-それは、ファンとしては夢のような展開ですね。それにしても本当に日本語が上手ですが、どうやって習得したんですか。
小学校4年くらいから自分で日本語の本を買って勉強していたんです。きっかけはファミコンだったんですが、ゲームを途中から続けるためには日本語のパスワードを覚えなければいけない。
それを間違えてしまったという事件があって、それでひらがなとカタカナを必死で覚えたんです(笑)。当時は、日本のゲームは日本語版しかなかったので。そこから日本語の専門のある高校に進んで、大学でも日本語学科で勉強しました。

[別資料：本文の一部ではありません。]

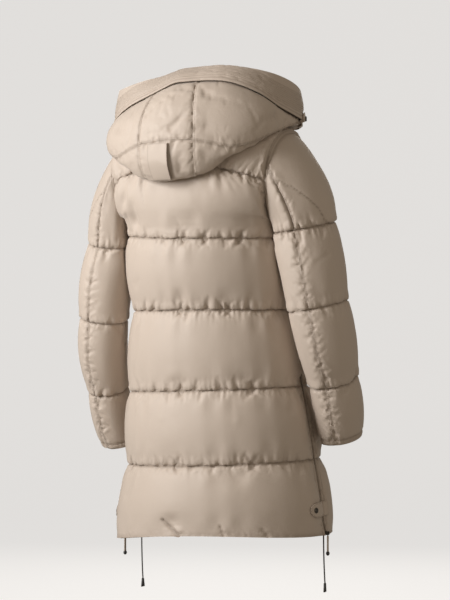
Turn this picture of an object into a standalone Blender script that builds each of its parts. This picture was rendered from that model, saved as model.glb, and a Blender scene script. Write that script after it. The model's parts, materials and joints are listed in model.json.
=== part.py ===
"""A long hooded puffer coat in the pose of a standing wearer, hollow, with its hood folded down.

Metres, +Z up. The wearer faces -Y, so the wearer's right is -X. The origin is the middle of the
neck opening, where a wearer's neck and shoulders hold the coat up.

Each cut piece is a padded wall: a plain inner grid of points, and an outer grid moved out along
shared directions by a thickness that is least at each line of quilting and most between two.
"""

import math

import bmesh
import bpy
import numpy as np
from mathutils import Matrix, Vector
from mathutils.bvhtree import BVHTree

# ---------------------------------------------------------------- driving sizes

SEAM_GAP = 0.0003
QUILTS = (0.120, 0.264, 0.412, 0.573, 0.722, 0.877)  # drops of the body's quilting and of its hem
UNDERARM = 0.228
CHANNEL_STEPS = (0.0, 0.14, 0.36, 0.64, 0.86)  # where the rows lie between two lines of quilting
ZIP_STEPS = (0.0, 0.14, 0.36, 0.64, 0.83, 0.87)  # the same in the channel where the side zips start
UPPER_SHARES = (0.0, 0.11, 0.23, 0.35, 0.474, 0.59, 0.71, 0.82, 0.92, 1.0)

NECK_HALF_WIDTH = 0.080
NECK_BACK = 0.072
NECK_FRONT = 0.085
NECK_MIDDLE_DROP = 0.020
NECK_BACK_RISE = 0.022
NECK_FRONT_FALL = 0.035
SHOULDER = (0.186, 0.034, 0.056)  # out from the middle, towards the back, drop
LEFT_SHOULDER_FALL = 0.010  # how much lower the wearer's left shoulder stands
LEFT_SLEEVE_FALL = 0.027
ARMHOLE_HALF_DEPTH = 0.080
ARMHOLE_HOLLOW = 0.004

SEAM_WALL = 0.005
ARMHOLE_WALL = 0.0045
SHOULDER_WALL = 0.006
HEM_WALL = 0.009
BODY_PUFF = 0.0155
YOKE_PUFF = 0.009
SLEEVE_PUFF = 0.0095
CONTACT_GAP = 0.0006
CONTACT_WALL = 0.0042

ZIP_CHANNEL = 2
ZIP_HALF_GAP = 0.0040
ZIP_WALL = 0.0035
COLLAR_ROWS = (0.0, 0.010, 0.028, 0.048)
COLLAR_WALL = 0.007
COLLAR_LEAN = 0.10

LAY_FROM = 0.30  # how far outside a piece starts before it is laid on
LAID_GAP = 0.0011
SNAP_GAP = 0.0008
TAB_WALL = 0.0030
TAB_HALF = 0.0150
SNAP_RADIUS = 0.0055
SNAP_HEIGHT = 0.0022
STRAP_TURNS = (-10.5, 3.5)
STRAP_HEIGHTS = (-0.152, -0.086)
THROAT_TURNS = (138, 95)
THROAT_HEIGHT = -0.028
THROAT_LEAST = -0.040
SIDE_TAB_TURNS = (94.5, 72.5)
SIDE_TAB_DROP = 0.822
SLIDER_HEIGHT = 0.0070
SLIDER_LIFT = 0.0006
SIDE_REACH = 0.0075
FRONT_REACH = 0.0110
FRONT_SLIDER_DROP = 0.0080
PULL_SECTIONS = (
    (-0.0016, 0.0012, 0.0006),
    (-0.0010, 0.0016, 0.0013),
    (0.0000, 0.0016, 0.0016),
    (0.0012, 0.0016, 0.0012),
    (0.0022, 0.0015, 0.0008),
    (0.0046, 0.0015, 0.0008),
    (0.0064, 0.0035, 0.0008),
    (0.0360, 0.0035, 0.0008),
    (0.0368, 0.0026, 0.0022),
    (0.0385, 0.0036, 0.0034),
    (0.0415, 0.0038, 0.0036),
    (0.0440, 0.0026, 0.0026),
    (0.0448, 0.0010, 0.0010),
)
CORD_RADIUS = 0.0014
CORD_START = 0.0006  # below the hem
# side, panel over it, turn, length, how far the end has swung sideways
DRAWCORDS = (
    ("left", "front_left", -105.0, 0.096, -0.003),
    ("right", "back", 88.0, 0.094, -0.003),
)
CORD_END_SECTIONS = (
    (0.0000, 0.0020, 0.0018),
    (0.0008, 0.0026, 0.0022),
    (0.0050, 0.0030, 0.0022),
    (0.0150, 0.0052, 0.0018),
    (0.0172, 0.0055, 0.0016),
    (0.0180, 0.0048, 0.0010),
)

BACK_COLUMNS = 28
SHOULDER_COLUMNS = 8
FRONT_NECK_COLUMNS = 4
FRONT_COLUMNS = SHOULDER_COLUMNS + FRONT_NECK_COLUMNS
ARM_ROWS = len(UPPER_SHARES) - 1  # rows from the underarm to the shoulder, on each of the back and the front

# ---------------------------------------------------------------- tables


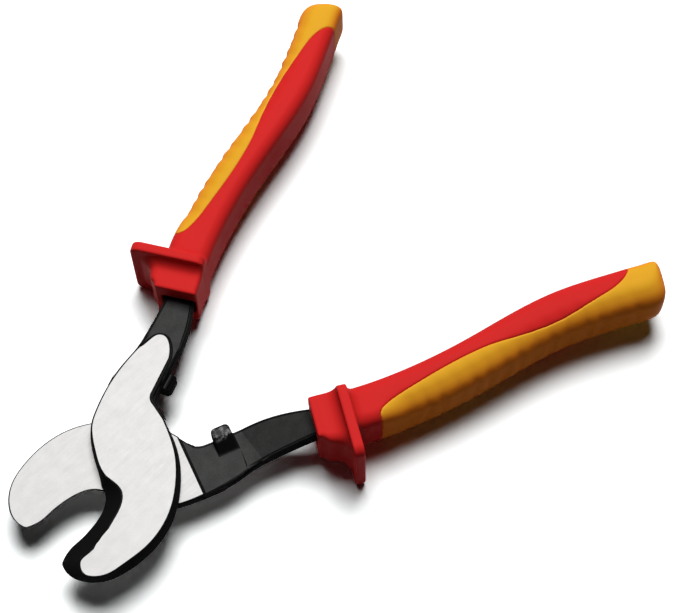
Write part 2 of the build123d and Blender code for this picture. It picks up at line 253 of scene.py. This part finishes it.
class Nodes:
    """Adds nodes to one tree with little writing."""

    def __init__(self, tree):
        self.tree = tree

    def add(self, kind, **values):
        """A new node with its own settings."""
        node = self.tree.nodes.new(kind)
        for key, value in values.items():
            setattr(node, key, value)
        return node

    def link(self, source, target):
        """Joins an output to an input."""
        self.tree.links.new(source, target)

    def feed(self, socket, value):
        """Gives an input another node's output or a plain value."""
        if isinstance(value, bpy.types.NodeSocket):
            self.link(value, socket)
        else:
            socket.default_value = value

    def math(self, operation, first, second=0.0, clamp=False):
        """One sum of two values."""
        node = self.add("ShaderNodeMath", operation=operation, use_clamp=clamp)
        self.feed(node.inputs[0], first)
        self.feed(node.inputs[1], second)
        return node.outputs[0]

    def times(self, *values):
        """The product of two or more values."""
        product = values[0]
        for value in values[1:]:
            product = self.math("MULTIPLY", product, value)
        return product

    def noise(self, vector, scale, detail=3.0, roughness=0.5):
        """A noise pattern."""
        node = self.add("ShaderNodeTexNoise")
        self.link(vector, node.inputs["Vector"])
        self.feed(node.inputs["Scale"], scale)
        node.inputs["Detail"].default_value = detail
        node.inputs["Roughness"].default_value = roughness
        return node.outputs["Fac"]

    def span(self, value, low, high, new_low=0.0, new_high=1.0):
        """Spreads one range of a value over another, and holds it at the ends."""
        node = self.add("ShaderNodeMapRange")
        for socket, entry in zip(node.inputs, (value, low, high, new_low, new_high)):
            self.feed(socket, entry)
        return node.outputs[0]

    def mix(self, factor, first, second, blend="MIX"):
        """Two colours mixed by a factor."""
        node = self.add("ShaderNodeMix", data_type="RGBA", blend_type=blend)
        self.feed(node.inputs[0], factor)
        self.feed(node.inputs[6], first)
        self.feed(node.inputs[7], second)
        return node.outputs[2]

    def mapping(self, vector, scale, rotation=(0, 0, 0)):
        """A vector turned and stretched."""
        node = self.add("ShaderNodeMapping")
        self.link(vector, node.inputs["Vector"])
        node.inputs["Rotation"].default_value = rotation
        node.inputs["Scale"].default_value = scale
        return node.outputs[0]

    def height(self, vector):
        """The Z part of a vector."""
        node = self.add("ShaderNodeSeparateXYZ")
        self.link(vector, node.inputs[0])
        return node.outputs["Z"]

    def upright(self, normal):
        """How level the surface lies by one kind of normal: 0 on walls, 1 on level faces."""
        return self.math("ABSOLUTE", self.height(self.add("ShaderNodeNewGeometry").outputs[normal]))


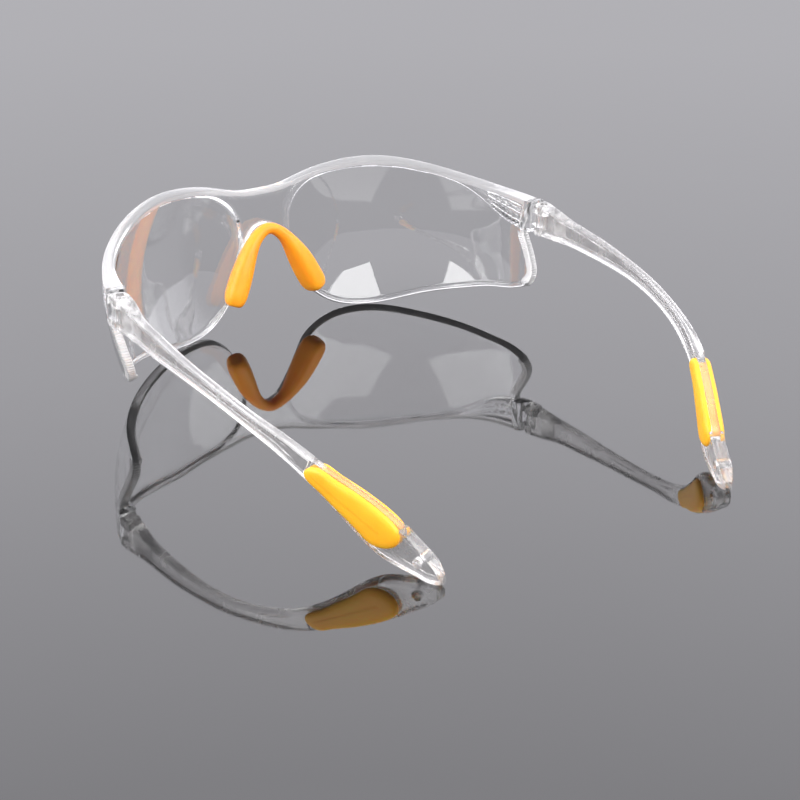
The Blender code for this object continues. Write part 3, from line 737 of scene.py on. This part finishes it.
def soft_rubber(name, colour, deep):
    """Soft orange rubber with a satin skin."""
    m = Nodes(name)
    fine = m.noise(2600.0, 3.0, 0.65)
    cloud = m.noise(120.0, 3.0)
    tone = m.add("ShaderNodeMix", {"Factor": m.spread(cloud, 0.0, 1.0, 0.3, 0.7), "A": (*deep, 1.0),
                                   "B": (*colour, 1.0)}, data_type="RGBA").outputs["Result"]
    rough = m.spread(fine, 0.34, 0.46, 0.35, 0.65)
    normal = m.bump(cloud, 0.0003, 0.15)
    normal = m.bump(fine, 0.00003, 0.35, normal)
    body = m.add("ShaderNodeBsdfPrincipled", {"Base Color": tone, "Roughness": rough, "Normal": normal,
                                              "Subsurface Weight": 0.5, "Subsurface Scale": 0.0035,
                                              "Subsurface Radius": (1.0, 0.3, 0.06),
                                              "Specular IOR Level": 0.45}).outputs["BSDF"]
    m.add("ShaderNodeOutputMaterial", {"Surface": body})
    return m.material


def floor_material():
    """A polished table top: the pale studio shows in it, more so at a flat angle."""
    m = Nodes("pale_table")
    cloud = m.noise(6.0, 3.0)
    tone = m.add("ShaderNodeMix", {"Factor": m.spread(cloud, 0.0, 1.0, 0.3, 0.7),
                                   "A": (0.003, 0.003, 0.0033, 1.0),
                                   "B": (0.004, 0.004, 0.0043, 1.0)}, data_type="RGBA").outputs["Result"]
    normal = m.bump(m.noise(25.0, 2.0), 0.0004, 0.1)
    body = m.add("ShaderNodeBsdfDiffuse", {"Color": tone}).outputs["BSDF"]
    gloss = m.add("ShaderNodeBsdfGlossy", {"Color": (1.0, 1.0, 1.0, 1.0), "Roughness": 0.03,
                                           "Normal": normal}).outputs["BSDF"]
    facing = m.add("ShaderNodeLayerWeight", {"Blend": 0.5}).outputs["Facing"]
    shine = m.spread(facing, 0.065, 0.25)
    mixed = m.add("ShaderNodeMixShader", {0: shine, 1: body, 2: gloss}).outputs["Shader"]
    m.add("ShaderNodeOutputMaterial", {"Surface": mixed})
    return m.material


# ---------------------------------------------------------------- assembly

lens_clear = (clear_plastic("clear_lens", (1.0, 1.0, 1.0), 0.01, 0.12),
              clear_plastic("clear_rim", (0.99, 0.99, 0.995), 0.03, 0.2, 0.88, 0.03),
              clear_plastic("clear_edge", (0.985, 0.97, 0.97), 0.16, 0.3, 0.85, 0.24),
              clear_plastic("clear_ribbed", (0.985, 0.96, 0.95), 0.12, 0.3, 0.85, 0.34, 0.13))
arm_clear = clear_plastic("clear_temple", (0.80, 0.788, 0.782), 0.22, 0.3, 0.8, 0.03)
orange = soft_rubber("orange_soft", (1.0, 0.37, 0.012), (0.97, 0.31, 0.008))
yellow = soft_rubber("orange_grip", (1.0, 0.50, 0.02), (0.99, 0.44, 0.014))

front = build_front(lens_clear)
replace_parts(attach(front, "front"), "front_lens")
pad = build_nose_pad(orange)
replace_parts(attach(pad, "front"), "nose_pad")
for word, side in (("right", 1), ("left", -1)):
    temple = build_temple(word + "_temple_clear", side, arm_clear)
    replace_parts(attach(temple, word + "_arm"), word + "_temple")
    grip = build_grip(word + "_grip_soft", side, yellow)
    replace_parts(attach(grip, word + "_arm"), word + "_temple_grip")
    pin = build_pin(word + "_pin_clear", side, arm_clear)
    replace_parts(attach(pin, "front"), word + "_hinge_pin")


# ---------------------------------------------------------------- floor, light, camera

table = mesh_object("table_top", ((-1500, -1500, 0), (1500, -1500, 0), (1500, 1500, 0), (-1500, 1500, 0)),
                    ((0, 1, 2, 3),), floor_material())


def softbox(name, azimuth, elevation, distance, width, height, strength):
    """An area light that faces the object from a direction given as on a map seen from above."""
    a, e = math.radians(azimuth), math.radians(elevation)
    aim = Vector((0.0, 40.0 * MM, 15.0 * MM))
    away = Vector((math.sin(a) * math.cos(e), math.cos(a) * math.cos(e), math.sin(e)))
    lamp = bpy.data.lights.new(name, "AREA")
    lamp.shape = "RECTANGLE"
    lamp.size = width
    lamp.size_y = height
    lamp.energy = strength * width * height * math.pi
    made = bpy.data.objects.new(name, lamp)
    bpy.context.scene.collection.objects.link(made)
    made.location = aim + away * distance
    made.rotation_euler = (-away).to_track_quat("-Z", "Y").to_euler()
    return made


softbox("softbox_left", -87.0, 34.0, 1.3, 1.35, 0.85, 4.6)
softbox("softbox_right", 164.0, 38.0, 1.3, 1.45, 0.85, 4.6)


def studio_world():
    """A bright pale studio ahead of the glasses, dimmer behind them."""
    world = bpy.data.worlds.new("studio")
    world.use_nodes = True
    tree = world.node_tree
    tree.nodes.clear()

    def add(kind, values=None, **settings):
        node = tree.nodes.new(kind)
        for key, value in settings.items():
            setattr(node, key, value)
        for key, value in (values or {}).items():
            if isinstance(value, bpy.types.NodeSocket):
                tree.links.new(value, node.inputs[key])
            else:
                node.inputs[key].default_value = value
        return node

    way = add("ShaderNodeTexCoord").outputs["Generated"]
    ahead = add("ShaderNodeVectorMath", {0: way, 1: (0.55, 0.83, 0.0)},
                operation="DOT_PRODUCT").outputs["Value"]
    side = add("ShaderNodeMapRange", {"Value": ahead, "From Min": -0.45, "From Max": 0.35, "To Min": BACK_LIGHT,
                                      "To Max": 1.0}, interpolation_type="SMOOTHSTEP").outputs["Result"]
    rise = add("ShaderNodeSeparateXYZ", {"Vector": way}).outputs["Z"]
    ramp_node = add("ShaderNodeValToRGB", {"Fac": rise})
    stops = ramp_node.color_ramp.elements
    stops[0].position, stops[0].color = SKY[0][0], (*[SKY[0][1]] * 3, 1.0)
    stops[1].position, stops[1].color = SKY[-1][0], (*[SKY[-1][1]] * 3, 1.0)
    for place, level in SKY[1:-1]:
        stops.new(place).color = (level, level, level, 1.0)
    level = add("ShaderNodeMath", {0: ramp_node.outputs["Color"], 1: side},
                operation="MULTIPLY").outputs["Value"]
    light = add("ShaderNodeBackground", {"Color": (0.985, 0.975, 1.03, 1.0), "Strength":
                add("ShaderNodeMath", {0: level, 1: SKY_STRENGTH}, operation="MULTIPLY").outputs["Value"]})
    add("ShaderNodeOutputWorld", {"Surface": light.outputs["Background"]})
    return world


bpy.context.scene.world = studio_world()

yaw, pitch, roll = (math.radians(v) for v in (CAMERA_YAW, CAMERA_PITCH, CAMERA_ROLL))
view = Vector((math.sin(yaw) * math.cos(pitch), math.cos(yaw) * math.cos(pitch), -math.sin(pitch)))
right = view.cross(Vector((0, 0, 1))).normalized()
up = right.cross(view)
turned_right = right * math.cos(roll) - up * math.sin(roll)
turned_up = right * math.sin(roll) + up * math.cos(roll)
lens = bpy.data.cameras.new("camera")
lens.lens = CAMERA_LENS
lens.sensor_width = 36.0
lens.clip_end = 20.0
camera = bpy.data.objects.new("camera", lens)
bpy.context.scene.collection.objects.link(camera)
at = Vector((CAMERA_AT[0], CAMERA_AT[1] + SHIFT_Y, CAMERA_AT[2])) * MM
camera.matrix_world = Matrix((
    (turned_right.x, turned_up.x, -view.x, at.x),
    (turned_right.y, turned_up.y, -view.y, at.y),
    (turned_right.z, turned_up.z, -view.z, at.z),
    (0.0, 0.0, 0.0, 1.0)))
bpy.context.scene.camera = camera
bpy.context.scene.view_settings.view_transform = "Standard"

-その日本語力と好きなサッカーが合わさって、今の仕事につながっているわけですね。現在は、どういう立場でどんな仕事をしているんですか。
去年まではムアントン・ユナイテッドを運営しているサイアム・スポーツの関連会社の社員として働いていました。ジュビロ磐田との提携に関する仕事や、ACL(AFCアジアチャンピオンズリーグ)に出場した時には浦和レッズと同じグループだったので日本での試合には帯同したりもしました。
あとは、日本の雑誌のタイ語版を作っている会社でもあるのでその契約の交渉など、サッカー以外の仕事もたくさんあります。日本語の学習サイトの運営など自分でやっている仕事もあって、いろいろとやりたいことがあるので、今年からはフリーランスの形で関わっているんです。ムアントンからは日本人選手が来た時はまた専属通訳をしてもらいたい、ということも言われています。
-ムアントンは財前さん以降、日本人選手が所属していませんよね?(注:取材後、ムアントンは日本人DFの青山直晃を獲得)
そうですね。でも去年、BECテロ・サーサナで活躍した岩政(大樹)選手がタイリーグでものすごい評価をされたこともあって、日本人のディフェンダーをほしいという動きは出てきていますね。